As seems to happen every time Rowling releases new information about Potterverse, many fans object to this expansion of Nagini’s story.  Some argue that it is disturbing to think that Nagini, the human Maledictus portrayed by Claudia Kim, may have joined Voldemort as a sort of slave or lover.  But based on what we see of the Voldemort-Nagini relationship, it seems clear that he has positioned her as a surrogate mother.  In the opening chapter of Goblet of Fire, Voldemort and Wormtail enact a ghastly parody of Hagrid carrying baby Harry to the Dursley home, and Voldemort instructs Wormtail to “milk” Nagini so he can drink snake venom from a baby bottle during the night.  In a book about adolescent metamorphosis, in which Voldemort suffers uncontrollable physical conditions and then rebirths himself at the tomb of the parent he murdered, it is easy to imagine that he might repudiate the memory of the “weak” mortal mother who abandoned him by dying and reinvent himself as the offspring of a magical beast.
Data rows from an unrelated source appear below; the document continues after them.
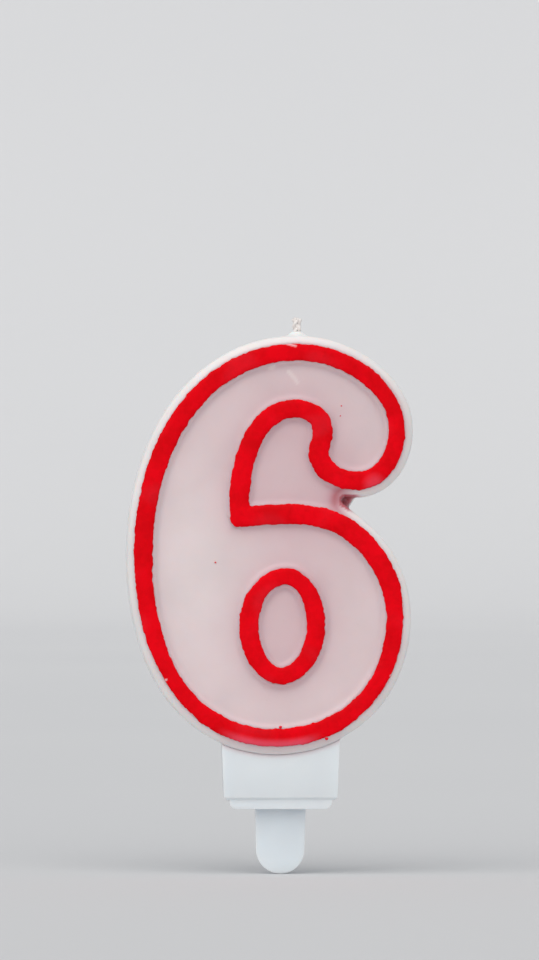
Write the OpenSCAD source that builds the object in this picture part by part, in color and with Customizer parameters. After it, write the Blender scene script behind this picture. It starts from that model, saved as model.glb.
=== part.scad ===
// Number birthday candle: a cast wax figure six with a raised red outline, a wick and a plastic holder.
// Millimetres. The front faces -Y, +Z is up, and the origin is the middle of the seat that rests on the cake.

/* [Figure] */
// Height of the painted outline's centre line, from its foot to its crown
outline_h = 69.5; // [66:0.5:80]
// Height of the outline's foot above the cake
foot_z = 12.9; // [12.4:0.1:16]
// Thickness of the cast wax, back face to front face
body_t = 10; // [8:0.5:14]
// Reach of the wax past the outline's centre line at the front face
front_margin = 2.45; // [2.4:0.05:2.6]
// Reach of the wax past the outline's centre line at the back, where the mould's draft ends
back_margin = 3.1; // [2.9:0.05:3.1]
// Rounding of the front and back edges
edge_r = 0.5; // [0.2:0.1:0.8]

/* [Outline] */
// Height of the moulded rib that carries the painted line
rib_h = 0.6; // [0.5:0.1:1.2]
// Width of the rib at its crest
rib_crest_w = 3.8; // [3.6:0.1:4]
// Width of the rib where it leaves the face
rib_root_w = 4.7; // [4.4:0.1:4.8]
// Width of the painted line
line_w = 3.3; // [3:0.1:3.8]
// Thickness of the red wax at the middle of the line
line_t = 0.25; // [0.2:0.05:0.6]

/* [Wick] */
// Diameter of the plaited wick
wick_d = 1.8; // [1.2:0.1:2.2]
// Height of the wick above the wax
wick_out = 3.2; // [2:0.1:12]

/* [Holder] */
// Width of the cup at its shoulders
cup_top_w = 21.4; // [20:0.1:24]
// Width of the cup at its foot
cup_foot_w = 20.5; // [19.5:0.1:24]
// Depth of the cup from front to back, at its shoulders
cup_top_d = 9; // [8.6:0.1:9.6]
// Depth of the cup from front to back, at its foot
cup_foot_d = 8.5; // [8.4:0.1:9.6]
// Thickness of the cup's wall at the foot
cup_wall = 1.1; // [0.8:0.1:1.3]
// Width of the plinth under the cup
plinth_w = 18.5; // [16:0.1:20]
// Depth of the plinth from front to back
plinth_d = 7.8; // [6:0.1:8.2]
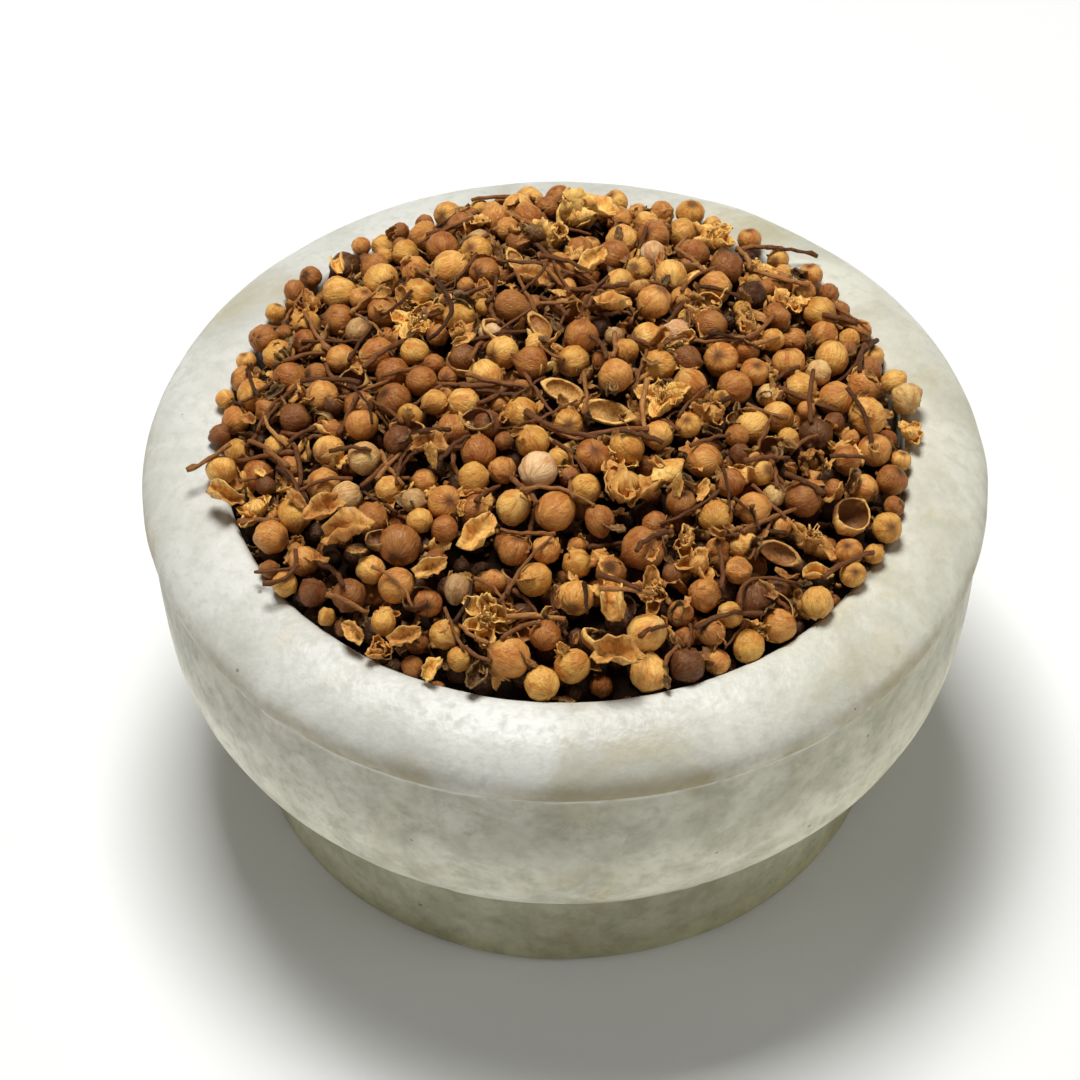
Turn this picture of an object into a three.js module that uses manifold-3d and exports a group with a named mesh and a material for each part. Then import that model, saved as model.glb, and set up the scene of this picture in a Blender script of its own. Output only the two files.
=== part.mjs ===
// A hand-cut white marble mortar, heaped over its rim with whole dried flower buds,
// their stalks, petals and split husks.
// Millimetres, +Z up. The origin is the centre of the foot's underside; the front faces -Y.
import * as THREE from 'three';
import { mergeVertices } from 'three/addons/utils/BufferGeometryUtils.js';
import Module from 'manifold-3d';

const wasm = await Module();
wasm.setup();

const TAU = 2 * Math.PI;
const AROUND = 48; // facets round the mortar
const CORE_AROUND = AROUND / 2; // facets round the heap's core, in step with the mortar's

// ---- driving dimensions of the mortar ----
const RIM_R = 70; // widest, where the rounded lip turns down
const OPENING_R = 57; // the opening, at the lip's inner edge
const HEIGHT = 70.3; // foot to the opening's edge
const LIP_DROP = 7.5; // from the opening's edge down to the widest place
const BAND_H = 2; // the band under the lip
const BAND_IN = 0.5; // how far it draws in to its lower edge, the ridge
const RIDGE_STEP = 0.8; // how far the ridge stands out from the belly
const SKIRT_R = 63.7; // the crisp edge under the belly
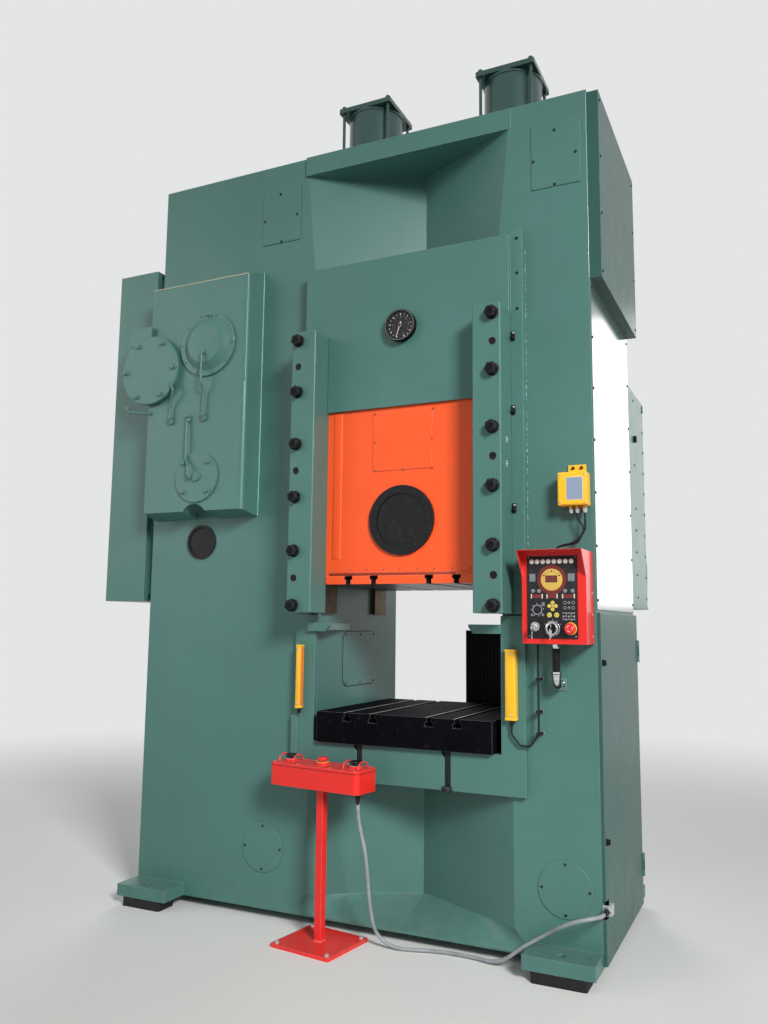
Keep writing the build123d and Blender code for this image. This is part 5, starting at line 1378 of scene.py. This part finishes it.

Many fans have seemed to resist the human Maledictus backstory for Nagini, but perhaps this is primarily an initial reaction of horror at the darkness of the story.  Rowling has been working up to hereditary blood curses for a while; they played a significant part in Harry Potter and the Cursed Child, and they are characterized by inevitability and blamelessness.  They fit well into the general Potterverse concept of Dark Magic as harm that strengthens over time (as with the curse that withered Dumbledore’s hand).  Perhaps this kind of hereditary blood curse is too dark for a children’s series, but not too dark for a PG-13 film series for adults about the evil and hate that led to World War II.